====== COLLECTED DATA ======
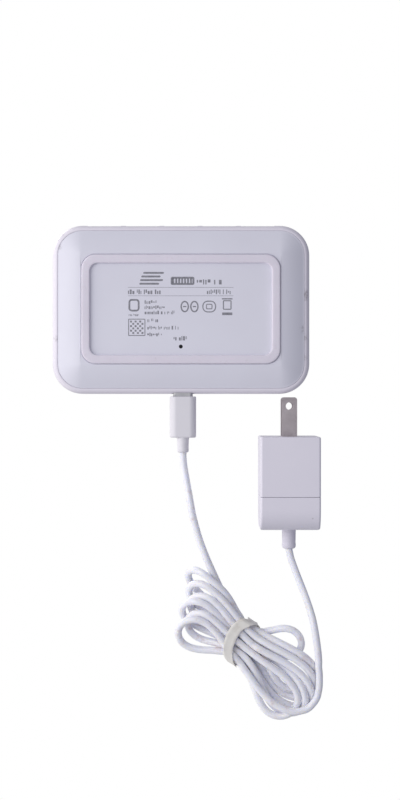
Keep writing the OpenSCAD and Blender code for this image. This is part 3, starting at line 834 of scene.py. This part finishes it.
plug_handle = make_plug_handle()
plug_relief = make_strain_relief("plug_strain_relief", "plug_white", "plug_neck", INLET_X, INLET_Z,
                                 NECK_LOW.y, NECK_HIGH.y, 2.5, 2.3)


# --- adapter


def make_adapter_front():
    """Front half: rounded edges all round, a flat blade face, and a chamfer at the joint line."""
    half_x, half_z = (CAP_HIGH.x - CAP_LOW.x) / 2, (CAP_HIGH.z - CAP_LOW.z) / 2
    y0, y1 = CAP_LOW.y, CAP_HIGH.y
    rings = []
    rows = front_edge(y0, 0.6)
    rows += [(y0 + 6, 0.0), (y0 + 14, 0.0), (y1 - 2, 0.0), (y1 - 0.2, 0.0), (y1 - 0.06, 0.04), (y1, 0.2)]
    for y, inset in rows:
        ring = rounded(half_x - inset, half_z - inset, max(0.9 - inset * 0.5, 0.5), 8)
        rings.append([(ADAPTER_X + x, y, ADAPTER_Z + z) for x, z in ring])
    verts, faces = loft(rings)
    piece = make_piece("adapter_front_half", verts, faces, "adapter_white", "power_lead", ("adapter_cap",), angle=40)
    weighted_normals(piece)
    return piece


def make_adapter_back():
    """Rear half: its two broad ends roll over to the cord side, its narrow sides keep a small round."""
    half_x, half_z = (REAR_HIGH.x - REAR_LOW.x) / 2, (REAR_HIGH.z - REAR_LOW.z) / 2
    y0, y1, side_r = REAR_LOW.y, REAR_HIGH.y, 0.9
    rows = [(y0, 0.2, 0.2), (y0 + 0.06, 0.04, 0.04), (y0 + 0.2, 0.0, 0.0), (y0 + 2.5, 0.0, 0.0)]
    roll = y1 - REAR_EDGE_R
    for k in range(25):
        a = math.radians(90 * k / 24)
        y = roll + REAR_EDGE_R * math.sin(a)
        z_in = REAR_EDGE_R * (1 - math.cos(a))
        past = max(0.0, (y - (y1 - side_r)) / side_r)
        rows.append((y, side_r * (1 - math.sqrt(max(0.0, 1 - past * past))), z_in))
    rings = []
    for y, x_in, z_in in rows:
        ring = rounded(half_x - x_in, half_z - z_in, 0.9, 8)
        rings.append([(ADAPTER_X + x, y, ADAPTER_Z + z) for x, z in ring])
    verts, faces = loft(rings)
    piece = make_piece("adapter_rear_half", verts, faces, "adapter_white", "power_lead", ("adapter_rear",), angle=40)
    weighted_normals(piece)
    return piece


adapter_front = make_adapter_front()
adapter_back = make_adapter_back()
adapter_relief = make_strain_relief("adapter_strain_relief", "adapter_white", "adapter_gland", ADAPTER_X, ADAPTER_Z,
                                    REAR_HIGH.y, GLAND_HIGH.y, 2.95, 2.8, collar=4.7)


# --- switch case


def make_top_shell():
    """Upper cover as one hollow shell, its lower edge curling in to the joint line, cut for ports and inlet."""
    curl = arc_rows((PARTING_INSET, PARTING_Z + CURL_H), (PARTING_INSET, CURL_H), 270, 180, 10)
    edge = arc_rows((TOP_EDGE_R, CASE_TOP - TOP_EDGE_R), (TOP_EDGE_R, TOP_EDGE_R), 180, 90, 12)
    outer = curl + [(0.0, 10.0), (0.0, 13.0)] + edge + [(9.0, CASE_TOP), (CORNER_R - 0.05, CASE_TOP)]
    inner = [(CORNER_R - 0.05, CASE_TOP - ROOF), (TOP_EDGE_R, CASE_TOP - ROOF)]
    inner += arc_rows((TOP_EDGE_R, CASE_TOP - TOP_EDGE_R), (TOP_EDGE_R - WALL, TOP_EDGE_R - ROOF), 90, 180, 6)[1:]
    inner += [(WALL, PARTING_Z + 0.25), (WALL - 0.2, PARTING_Z)]
    sides = 4 * 17
    verts, faces = loft([case_ring(inset, z) for inset, z in outer + inner], caps=False)
    top_ring = (len(outer) - 1) * sides
    faces = [f for f in faces if not (f[0] >= top_ring and f[0] < top_ring + sides)]
    faces.append(tuple(top_ring + k for k in range(sides)))
    faces.append(tuple(top_ring + sides + k for k in range(sides)))
    last = (len(outer) + len(inner) - 1) * sides
    faces += [(last + k, last + (k + 1) % sides, (k + 1) % sides, k) for k in range(sides)]
    shell = make_piece("top_shell", verts, faces, "case_white", "device", ("top_cover",), angle=32)

    def cutter(window, at_x, at_z, ys):
        return loft([[(at_x + x, y, at_z + z) for x, z in window] for y in ys])

    window = rounded(NOSE_SIZE[0] / 2, NOSE_SIZE[1] / 2, 0.8, 6)
    cutters = [cutter(window, i * PORT_PITCH, NOSE_Z, (-CASE_HALF[1] - 3, -CASE_HALF[1] + 4)) for i in PORT_INDEXES]
    window = rounded(INLET_SIZE[0] / 2, INLET_SIZE[1] / 2, 1.8, 8)
    cutters.append(cutter(window, INLET_X, INLET_Z, (CASE_HALF[1] - 4, CASE_HALF[1] + 3)))
    cut_away(shell, cutters)
    bevel(shell, 0.22, 3, 50)
    return shell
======
AIM OF THE EXERCISE | Write out the data exactly as it stands.

SOLUTION FOR THIS EXERCISE |
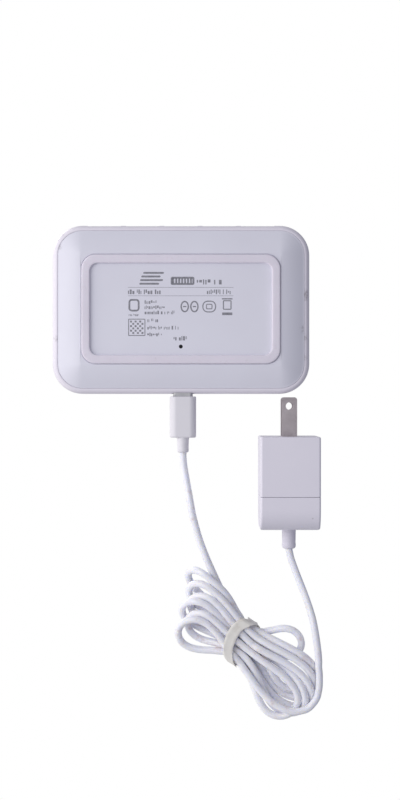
Keep writing the OpenSCAD and Blender code for this image. This is part 3, starting at line 834 of scene.py. This part finishes it.
plug_handle = make_plug_handle()
plug_relief = make_strain_relief("plug_strain_relief", "plug_white", "plug_neck", INLET_X, INLET_Z,
                                 NECK_LOW.y, NECK_HIGH.y, 2.5, 2.3)


# --- adapter


def make_adapter_front():
    """Front half: rounded edges all round, a flat blade face, and a chamfer at the joint line."""
    half_x, half_z = (CAP_HIGH.x - CAP_LOW.x) / 2, (CAP_HIGH.z - CAP_LOW.z) / 2
    y0, y1 = CAP_LOW.y, CAP_HIGH.y
    rings = []
    rows = front_edge(y0, 0.6)
    rows += [(y0 + 6, 0.0), (y0 + 14, 0.0), (y1 - 2, 0.0), (y1 - 0.2, 0.0), (y1 - 0.06, 0.04), (y1, 0.2)]
    for y, inset in rows:
        ring = rounded(half_x - inset, half_z - inset, max(0.9 - inset * 0.5, 0.5), 8)
        rings.append([(ADAPTER_X + x, y, ADAPTER_Z + z) for x, z in ring])
    verts, faces = loft(rings)
    piece = make_piece("adapter_front_half", verts, faces, "adapter_white", "power_lead", ("adapter_cap",), angle=40)
    weighted_normals(piece)
    return piece


def make_adapter_back():
    """Rear half: its two broad ends roll over to the cord side, its narrow sides keep a small round."""
    half_x, half_z = (REAR_HIGH.x - REAR_LOW.x) / 2, (REAR_HIGH.z - REAR_LOW.z) / 2
    y0, y1, side_r = REAR_LOW.y, REAR_HIGH.y, 0.9
    rows = [(y0, 0.2, 0.2), (y0 + 0.06, 0.04, 0.04), (y0 + 0.2, 0.0, 0.0), (y0 + 2.5, 0.0, 0.0)]
    roll = y1 - REAR_EDGE_R
    for k in range(25):
        a = math.radians(90 * k / 24)
        y = roll + REAR_EDGE_R * math.sin(a)
        z_in = REAR_EDGE_R * (1 - math.cos(a))
        past = max(0.0, (y - (y1 - side_r)) / side_r)
        rows.append((y, side_r * (1 - math.sqrt(max(0.0, 1 - past * past))), z_in))
    rings = []
    for y, x_in, z_in in rows:
        ring = rounded(half_x - x_in, half_z - z_in, 0.9, 8)
        rings.append([(ADAPTER_X + x, y, ADAPTER_Z + z) for x, z in ring])
    verts, faces = loft(rings)
    piece = make_piece("adapter_rear_half", verts, faces, "adapter_white", "power_lead", ("adapter_rear",), angle=40)
    weighted_normals(piece)
    return piece


adapter_front = make_adapter_front()
adapter_back = make_adapter_back()
adapter_relief = make_strain_relief("adapter_strain_relief", "adapter_white", "adapter_gland", ADAPTER_X, ADAPTER_Z,
                                    REAR_HIGH.y, GLAND_HIGH.y, 2.95, 2.8, collar=4.7)


# --- switch case


def make_top_shell():
    """Upper cover as one hollow shell, its lower edge curling in to the joint line, cut for ports and inlet."""
    curl = arc_rows((PARTING_INSET, PARTING_Z + CURL_H), (PARTING_INSET, CURL_H), 270, 180, 10)
    edge = arc_rows((TOP_EDGE_R, CASE_TOP - TOP_EDGE_R), (TOP_EDGE_R, TOP_EDGE_R), 180, 90, 12)
    outer = curl + [(0.0, 10.0), (0.0, 13.0)] + edge + [(9.0, CASE_TOP), (CORNER_R - 0.05, CASE_TOP)]
    inner = [(CORNER_R - 0.05, CASE_TOP - ROOF), (TOP_EDGE_R, CASE_TOP - ROOF)]
    inner += arc_rows((TOP_EDGE_R, CASE_TOP - TOP_EDGE_R), (TOP_EDGE_R - WALL, TOP_EDGE_R - ROOF), 90, 180, 6)[1:]
    inner += [(WALL, PARTING_Z + 0.25), (WALL - 0.2, PARTING_Z)]
    sides = 4 * 17
    verts, faces = loft([case_ring(inset, z) for inset, z in outer + inner], caps=False)
    top_ring = (len(outer) - 1) * sides
    faces = [f for f in faces if not (f[0] >= top_ring and f[0] < top_ring + sides)]
    faces.append(tuple(top_ring + k for k in range(sides)))
    faces.append(tuple(top_ring + sides + k for k in range(sides)))
    last = (len(outer) + len(inner) - 1) * sides
    faces += [(last + k, last + (k + 1) % sides, (k + 1) % sides, k) for k in range(sides)]
    shell = make_piece("top_shell", verts, faces, "case_white", "device", ("top_cover",), angle=32)

    def cutter(window, at_x, at_z, ys):
        return loft([[(at_x + x, y, at_z + z) for x, z in window] for y in ys])

    window = rounded(NOSE_SIZE[0] / 2, NOSE_SIZE[1] / 2, 0.8, 6)
    cutters = [cutter(window, i * PORT_PITCH, NOSE_Z, (-CASE_HALF[1] - 3, -CASE_HALF[1] + 4)) for i in PORT_INDEXES]
    window = rounded(INLET_SIZE[0] / 2, INLET_SIZE[1] / 2, 1.8, 8)
    cutters.append(cutter(window, INLET_X, INLET_Z, (CASE_HALF[1] - 4, CASE_HALF[1] + 3)))
    cut_away(shell, cutters)
    bevel(shell, 0.22, 3, 50)
    return shell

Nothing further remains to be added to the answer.